Os casos de graves violações de direitos humanos contra povos indígenas durante a ditadura militar no Brasil poderão ganhar uma frente especial de investigações após o encerramento das atividades da Comissão Nacional da Verdade, em dezembro. Um requerimento sobre o colegiado especial deve ser encaminhado nesta semana à comissão nacional. Um de seus principais argumentos é o de que, embora os índios estejam entre as principais vítimas do período de exceção, a maioria dos casos ocorridos com eles ainda não foi investigada.
Se concordar com os termos do requerimento, a Comissão Nacional poderá incluir, no capítulo final do relatório que conterá as recomendações ao governo brasileiro sobre o que se deve fazer daqui para a frente, a proposta de uma comissão especial para os povos indígenas. Essa ideia, que já vinha sendo discutida por antropólogos e historiadores, ganhou corpo na semana passada, durante uma sessão da Comissão da Verdade de São Paulo, que tratou da questão indígena.

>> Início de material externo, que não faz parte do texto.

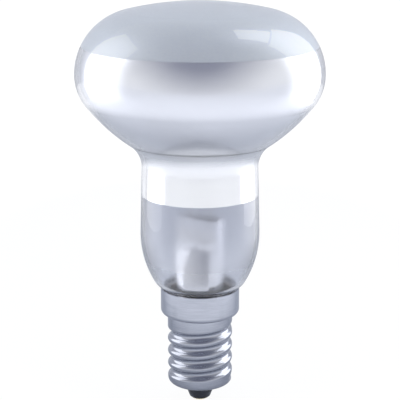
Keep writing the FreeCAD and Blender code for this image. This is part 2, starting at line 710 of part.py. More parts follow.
def groove(label, depth):
    """The knuckle groove at a depth under the crests: a section of three tangent rounds swept along
    the root's helix, which leaves the cap along a straight tangent at each end."""
    depth = depth.number
    pitch = size("thread_pitch").number
    crest, root = size("thread_diameter").number / 2, size("root_diameter").number / 2
    half, fall = (pitch - size("crest_land").number) / 2, crest - root
    turn = 2 * atan2(fall, half)
    knuckle = half / (2 * sin(turn))
    run = sqrt((crest + depth + size("crest_land").number) ** 2 - root**2)
    climb = pitch * size("thread_turns").number
    helix = Part.makeHelix(pitch, climb, root)
    heading = FreeCAD.Vector(0, 1, pitch / (2 * pi * root)).normalize()
    low, high = upright(root, 0), upright(root, climb)
    start = low - heading * run
    run_in = Part.LineSegment(start, low).toShape()
    run_out = Part.LineSegment(high, high + heading * run).toShape()

    def at(across, up):
        return FreeCAD.Vector(across, start.y, start.z + up)

    def knuckle_point(centre, up, reach, angle):
        return at(centre + reach * cos(angle), up + reach * sin(angle))

    hollow, round_over = knuckle + depth, knuckle - depth
    edges = [
        Part.Arc(*(knuckle_point(crest - knuckle, half, round_over, -turn * share) for share in (0, 0.5, 1))),
        Part.Arc(*(knuckle_point(root + knuckle, 0, hollow, pi - turn * share) for share in (1, 0, -1))),
        Part.Arc(*(knuckle_point(crest - knuckle, -half, round_over, turn * share) for share in (1, 0.5, 0))),
    ]
    outside = crest - depth + fall
    corners = [at(crest - depth, -half), at(outside, -half), at(outside, half), at(crest - depth, half)]
    edges += [Part.LineSegment(first, last) for first, last in zip(corners, corners[1:])]
    sweep = Part.BRepOffsetAPI.MakePipeShell(Part.Wire([run_in] + helix.Edges + [run_out]))
    sweep.setBiNormalMode(Z_AXIS)
    sweep.add(Part.Wire([edge.toShape() for edge in edges]), False, False)
    sweep.build()
    sweep.makeSolid()
    feature = doc.addObject("Part::Feature", label)
    feature.Shape = sweep.shape()
    lift = size("thread_top_height").number - climb
    feature.Placement = FreeCAD.Placement(upright(0, lift), FreeCAD.Rotation())
    return feature


wall = size("cap_wall")
cap_outside = boolean("Cut", "cap_outside", cap_blank("cap_solid", NOTHING), groove("outer_groove", NOTHING))
cap_inside = boolean("Cut", "cap_inside", cap_blank("cap_bore", wall), groove("inner_groove", wall))
notch = doc.addObject("Part::Box", "rim_notch")
for name, length in (("Length", size("skirt_diameter") / 2), ("Width", size("lead_diameter")),
                     ("Height", size("skirt_top_height"))):
    notch.setExpression(name, length.formula)
notch_turn = FreeCAD.Rotation(Z_AXIS, size("mount_angle").number + 180)
notch_corner = FreeCAD.Vector(climb_out.number, -lead_wide / 2, size("side_exit_height").number)
notch.Placement = FreeCAD.Placement(notch_turn.multVec(notch_corner), notch_turn)
cap_shell = boolean("Cut", "cap_shell", cap_outside, cap_inside, notch, side_lead)
pieces.append(cap_shell)

# Basing cement: a baked ring that glues the seal tube into the skirt
cement_blank = turned("cement_blank", [
    (radius("seal"), size("cement_bottom_height")),
    (radius("skirt") - wall, size("cement_bottom_height")),
    (radius("skirt") - wall, size("cement_top_height")),
    (radius("seal"), size("cement_top_height")),
])
cement_ring = boolean("Cut", "cement_ring", cement_blank, side_lead)
pieces.append(cement_ring)

# Side solder: a bead over the notch in the rim, where the side lead comes out
bead = doc.addObject("Part::Sphere", "solder_bead")
bead.setExpression("Radius", radius("solder").formula)
bead_out = size("skirt_diameter").number / 2 + size("solder_height").number - size("solder_diameter").number / 2
bead.Placement = FreeCAD.Placement(
    notch_turn.multVec(FreeCAD.Vector(bead_out, 0, size("side_exit_height").number)), notch_turn
)
bead_core = doc.addObject("Part::Cylinder", "bead_core")
bead_core.setExpression("Radius", (radius("skirt") - wall).formula)
bead_core.setExpression("Height", size("lamp_length").formula)
side_solder = boolean("Cut", "side_solder", bead, bead_core, cap_shell, side_lead)
pieces.append(side_solder)

# Insulator: black glass poured into the cap's lower end, down to a short cone
eyelet = size("eyelet_bore") / 2
plug_band = turned("plug_band", [
    (eyelet, size("lip_height")),
    (radius("thread"), size("lip_height")),
    (radius("thread"), size("insulator_top_height")),
    (eyelet, size("insulator_top_height")),
])
plug = boolean("Common", "insulator_plug", cap_inside, plug_band)
cone = turned("insulator_cone", [
    (eyelet, size("insulator_end_height")),
    (radius("insulator_end"), size("insulator_end_height")),
    (radius("lip"), size("lip_height")),
    (radius("lip"), size("lip_height") + wall),
    (eyelet, size("lip_height") + wall),
])
round_circles(cone, [(radius("insulator_end"), size("insulator_end_height"))], size("insulator_round"))
insulator = boolean("Fuse", "insulator", plug, cone)
pieces.append(insulator)

# Centre contact: a brass plate with the end of its lead under a bead of solder
plate_low = size("insulator_end_height") - size("plate_thickness")
contact_plate = turned("contact_plate", [
    (radius("lead"), plate_low),
    (radius("plate"), plate_low),
    (radius("plate"), size("insulator_end_height")),
    (radius("lead"), size("insulator_end_height")),
])
pieces.append(contact_plate)
contact_solder = turned("contact_solder", [
    (NOTHING, NOTHING),
    (size("tip_flat") / 2, NOTHING),
    (radius("tip"), plate_low),
    (radius("lead"), plate_low),
    (radius("lead"), size("tip_bite")),
    (NOTHING, size("tip_bite")),
])
pieces.append(contact_solder)


# Checks on every object and piece, before anything is written
doc.recompute()
for item in doc.Objects:
    if {"Invalid", "Error"} & set(item.State):
        raise RuntimeError(f"{item.Label} failed: {item.State}")
for piece in pieces:
    if piece.Shape.isNull() or not piece.Shape.isValid():
        raise RuntimeError(f"{piece.Label} has no valid shape")

os.makedirs("parts", exist_ok=True)
for piece in pieces:
    piece.Shape.exportStep(f"parts/{piece.Label}.step")
    print(piece.Label, len(piece.Shape.Solids), round(piece.Shape.Volume, 3))
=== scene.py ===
from math import acos, atan2, cos, pi, radians, sin, sqrt, tau

import bmesh
import bpy
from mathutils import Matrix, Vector


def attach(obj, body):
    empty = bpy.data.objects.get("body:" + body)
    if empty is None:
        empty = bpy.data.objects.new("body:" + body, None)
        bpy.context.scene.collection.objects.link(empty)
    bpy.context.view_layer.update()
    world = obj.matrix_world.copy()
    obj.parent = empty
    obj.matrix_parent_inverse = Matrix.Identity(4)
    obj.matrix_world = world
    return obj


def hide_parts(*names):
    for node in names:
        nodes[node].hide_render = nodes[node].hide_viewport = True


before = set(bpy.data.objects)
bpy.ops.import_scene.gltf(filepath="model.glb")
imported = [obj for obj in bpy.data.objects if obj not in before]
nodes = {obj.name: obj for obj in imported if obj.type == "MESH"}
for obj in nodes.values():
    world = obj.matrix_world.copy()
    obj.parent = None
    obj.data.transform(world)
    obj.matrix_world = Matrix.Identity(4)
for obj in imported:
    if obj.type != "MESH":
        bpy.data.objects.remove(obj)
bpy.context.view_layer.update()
MM = 0.001

# Glass stem
# A flare tube of soft glass, trumpet shaped at its rim and squeezed flat at its top while it was
# red hot, with the exhaust tube melted into its roof. The thick glass shines all round.
weld = 0.002 * MM


def dressed_copy(node, name, *materials, crease=40):
    """A smooth piece in place of a CAD node: its triangles joined, sharp past an angle only."""
    mesh = bpy.data.meshes.new(name)
    work = bmesh.new()
    work.from_mesh(nodes[node].data)
    bmesh.ops.remove_doubles(work, verts=work.verts, dist=weld)
    for face in work.faces:
        face.smooth = True
    for edge in work.edges:
        edge.smooth = edge.calc_face_angle(pi) < radians(crease)
    work.to_mesh(mesh)
    work.free()
    cad_normals = mesh.attributes.get("custom_normal")
    if cad_normals:
        mesh.attributes.remove(cad_normals)
    return placed(mesh, node, materials)


def placed(mesh, node, materials):
    """The piece of a finished mesh, riding on the lamp, in place of a CAD node, which it hides."""
    piece = bpy.data.objects.new(mesh.name, mesh)
    bpy.context.scene.collection.objects.link(piece)
    mesh.materials.clear()
    for material in materials:
        mesh.materials.append(material)
    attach(piece, "root")
    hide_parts(node)
    return piece


def finish(name, **values):
    """A material whose shader has these constant values on its own sockets."""
    material = bpy.data.materials.new(name)
    material.use_nodes = True
    shader = material.node_tree.nodes["Principled BSDF"]
    for socket, value in values.items():
        shader.inputs[socket.replace("_", " ")].default_value = value
    return material


def grain(material, scale, stretch=(1, 1, 1), kind="Noise"):
    """A texture of the piece's own coordinates, as its factor socket. Scale is per metre."""
    tree = material.node_tree
    place = tree.nodes.new("ShaderNodeTexCoord")
    turn = tree.nodes.new("ShaderNodeMapping")
    texture = tree.nodes.new(f"ShaderNodeTex{kind}")
    turn.inputs["Scale"].default_value = [scale * share for share in stretch]
    texture.inputs["Scale"].default_value = 1.0
    tree.links.new(place.outputs["Object"], turn.inputs["Vector"])
    tree.links.new(turn.outputs["Vector"], texture.inputs["Vector"])
    return texture.outputs["Distance" if kind == "Voronoi" else 0]


def spread(material, target, low, high, factor, start=0.3, end=0.7):
    """Feeds a socket of the shader with two numbers or colours, mixed by a factor's range."""
    tree = material.node_tree
    shader = tree.nodes["Principled BSDF"]
    if isinstance(low, tuple):
        ramp = tree.nodes.new("ShaderNodeValToRGB")
        first, last = ramp.color_ramp.elements
        first.position, last.position = start, end
        first.color, last.color = (*low, 1), (*high, 1)
        tree.links.new(factor, ramp.inputs["Fac"])
        tree.links.new(ramp.outputs["Color"], shader.inputs[target])
        return
    span = tree.nodes.new("ShaderNodeMapRange")
    span.inputs["From Min"].default_value = start
    span.inputs["From Max"].default_value = end
    span.inputs["To Min"].default_value = low
    span.inputs["To Max"].default_value = high
    tree.links.new(factor, span.inputs["Value"])
    tree.links.new(span.outputs["Result"], shader.inputs[target])


def relief(material, height, depth, strength):
    """Bumps the surface by a factor, with a depth in millimetres."""
    tree = material.node_tree
    bump = tree.nodes.new("ShaderNodeBump")
    bump.inputs["Distance"].default_value = depth * MM
    bump.inputs["Strength"].default_value = strength
    tree.links.new(height, bump.inputs["Height"])
    tree.links.new(bump.outputs["Normal"], tree.nodes["Principled BSDF"].inputs["Normal"])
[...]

Na ocasião, a jornalista Memélia Moreira, autora de reportagens sobre violência contra indígenas na ditadura, relatou ter evidências de que militares utilizaram napalm para atacar aldeias na região da Amazônia. O napalm é uma espécie de gasolina gelatinosa que se tornou mundialmente conhecida após ter sido utilizada pelas tropas norte-americanas na Guerra do Vietnã.
Os problemas com os militares foram registrados principalmente nas comunidades indígenas instaladas na rota de grandes rodovias construídas na época na região amazônica. Em seu depoimento à comissão estadual, Memélia disse que recolheu estilhaços das bombas de napalm durante uma visita à aldeia dos índios waimiri-atroari, na região sul do Estado de Roraima. “Eu vi, peguei e guardei um tonelzinho de napalm”, disse.
Os conflitos com os waimiri-atroari ocorreram durante a construção da BR-174, entre Manaus a Boa Vista, entre 1967 e 1977. Ainda segundo a jornalista, o napalm teria sido utilizado em pelo menos duas ocasiões, entre 1975 e 1976. “Em 1978, quando estive na aldeia deles em Santo Antonio de Abomari, encontrei restos de latas usadas para armazenar o napalm”, afirmou.
Resistência
Não é a primeira vez que surgem denúncias sobre o uso de napalm contra os waimiri-atrori – grupo indígena que à época resistiu à construção da rodovia em suas terras. Há dois anos, o teólogo Egydio Schwade, que chefiou o Conselho Indigenista Missionário (Cimi) na época da criação da BR-174 – e mais tarde conviveu com o grupo indígena -, afirmou em entrevista que cerca de 2 mil índios desapareceram durante a construção da rodovia.
Na semana passada, após ouvir o depoimento da jornalista, o presidente da Comissão Estadual, deputado Adriano Diogo (PT), disse que vai incluí-lo no relatório a ser encaminhado à Comissão Nacional. “O capítulo reservado aos índios não está tecnicamente enquadrado como de resistência política, mas de resistência social”, explicou o parlamentar.
Para o estudioso Marcelo Zelic, vice-presidente do grupo Tortura Nunca Mais, o depoimento de Memélia corrobora as denúncias sobre o desaparecimento de índios waimiri-atroari. Ainda segundo Zelic, o relato também fortalece a proposta de uma investigação mais detalhada sobre as violações cometidas contra esses povos.
A Comissão Nacional, cujas atividades serão oficialmente encerradas em 16 de dezembro, dividiu seus trabalhos em 13 grupos. O que se dedica à questão indígena é coordenado pela psicanalista Maria Rita Kehl, que já fez várias viagens à região amazônica para ouvir os índios. As informações são do jornal O Estado de S. Paulo.